According to the source, a compromise is now being sought that would be a half-way house between the two views. "We are looking at the moment at a compromise that looks something like the OLAF (EU anti-fraud office) situation, where you're given an independent budget but you go to the commission for the money."

This would not include money for programming however, which is "ring-fenced."

With the EU leaders summit at the end of next week seen as a natural deadline for the discussions, officials are hurrying to get the budgetary wrinkle ironed out.

Ms Ashton has offered to meet MEPs, along with Spanish foreign minister Miguel Moratinos and the EU institutional affairs commissioner, for what is hoped to be a last round of talks on Friday.

If all goes to plan, the leaders of the political groups in the parliament would give the green light on Monday morning, allowing foreign ministers meeting in Luxembourg to sign it off before it goes to the EU leaders' table.

A spokesperson for Ms Ashton said Tuesday's meeting saw a "very constructive dialogue."

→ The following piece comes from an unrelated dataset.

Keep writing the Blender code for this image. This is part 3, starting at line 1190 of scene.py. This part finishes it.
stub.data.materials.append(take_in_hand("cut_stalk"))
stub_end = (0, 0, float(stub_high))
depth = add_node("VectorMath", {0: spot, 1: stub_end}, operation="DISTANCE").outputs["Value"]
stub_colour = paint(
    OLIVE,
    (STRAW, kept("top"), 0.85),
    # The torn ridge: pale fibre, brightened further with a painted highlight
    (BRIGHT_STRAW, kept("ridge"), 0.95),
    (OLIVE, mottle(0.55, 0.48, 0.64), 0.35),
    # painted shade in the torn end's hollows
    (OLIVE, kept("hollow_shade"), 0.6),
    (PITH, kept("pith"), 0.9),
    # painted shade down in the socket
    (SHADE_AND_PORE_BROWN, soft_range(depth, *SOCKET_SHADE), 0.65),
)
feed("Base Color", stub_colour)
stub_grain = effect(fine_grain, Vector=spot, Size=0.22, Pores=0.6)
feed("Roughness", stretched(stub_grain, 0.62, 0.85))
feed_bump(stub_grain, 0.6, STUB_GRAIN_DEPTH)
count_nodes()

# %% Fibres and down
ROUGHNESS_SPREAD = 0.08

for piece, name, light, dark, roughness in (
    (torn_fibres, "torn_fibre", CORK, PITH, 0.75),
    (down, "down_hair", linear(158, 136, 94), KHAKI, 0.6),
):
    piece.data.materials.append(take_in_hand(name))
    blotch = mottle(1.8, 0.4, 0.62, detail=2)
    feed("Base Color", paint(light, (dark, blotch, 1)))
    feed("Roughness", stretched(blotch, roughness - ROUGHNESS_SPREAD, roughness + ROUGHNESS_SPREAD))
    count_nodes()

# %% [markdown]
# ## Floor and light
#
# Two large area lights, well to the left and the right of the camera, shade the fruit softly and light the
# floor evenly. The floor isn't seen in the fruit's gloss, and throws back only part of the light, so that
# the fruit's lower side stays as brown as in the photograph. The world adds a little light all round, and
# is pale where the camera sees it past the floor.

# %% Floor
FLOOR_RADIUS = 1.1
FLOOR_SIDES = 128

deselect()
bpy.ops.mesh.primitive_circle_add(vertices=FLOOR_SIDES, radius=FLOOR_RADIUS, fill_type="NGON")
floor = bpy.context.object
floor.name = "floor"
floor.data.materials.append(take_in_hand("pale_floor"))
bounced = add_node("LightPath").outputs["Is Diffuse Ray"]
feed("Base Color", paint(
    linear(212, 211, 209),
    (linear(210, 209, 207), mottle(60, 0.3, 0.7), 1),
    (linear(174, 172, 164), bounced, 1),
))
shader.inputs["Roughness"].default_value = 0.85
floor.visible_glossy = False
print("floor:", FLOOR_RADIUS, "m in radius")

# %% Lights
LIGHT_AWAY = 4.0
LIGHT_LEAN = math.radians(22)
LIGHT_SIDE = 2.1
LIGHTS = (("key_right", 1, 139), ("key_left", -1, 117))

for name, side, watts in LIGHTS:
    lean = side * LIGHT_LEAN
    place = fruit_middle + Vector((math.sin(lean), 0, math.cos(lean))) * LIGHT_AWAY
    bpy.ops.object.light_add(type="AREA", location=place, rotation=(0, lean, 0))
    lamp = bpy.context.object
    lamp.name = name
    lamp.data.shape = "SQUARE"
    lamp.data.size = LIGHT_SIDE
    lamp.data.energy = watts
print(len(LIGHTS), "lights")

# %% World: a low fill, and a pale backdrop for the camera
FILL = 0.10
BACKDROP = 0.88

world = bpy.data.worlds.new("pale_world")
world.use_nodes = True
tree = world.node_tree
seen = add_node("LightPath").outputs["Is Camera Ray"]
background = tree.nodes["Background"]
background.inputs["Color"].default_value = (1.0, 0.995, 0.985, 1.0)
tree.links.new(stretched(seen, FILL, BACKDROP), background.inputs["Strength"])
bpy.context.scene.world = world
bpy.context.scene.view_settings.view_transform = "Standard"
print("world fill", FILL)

"The High Representative considers all parties to be very close to a political agreement. She is confident that this political agreement can be reached very soon, hopefully in the next few days."

An agreement next week would free Ms Ashton to start the process of appointing names to the high level jobs in the corps - over 50 vacancies for heads of delegation will be coming up in the next months.

Ms Ashton is hoping to have the service up-and-running by December. This is much later than the original spring date foreseen but talks were complicated by the need to get agreement by member states, the European Commission and Parliament.

"The difficulty we had was that the timing was based on an expectation that was never realistic - that you could do this in just no time," said an EU diplomat recently.

"We are being asked to create a completely new animal from scratch. The problem is that everybody, including our main partners around the world, were led to believe that the miracle would happen the day that the Lisbon Treaty entered into force (1 December 2009). That's why they are a bit impatient."

The service, due to have up to 8,000 personnel once it is fully established, is meant to give coherency and on-hand expertise to EU foreign policy.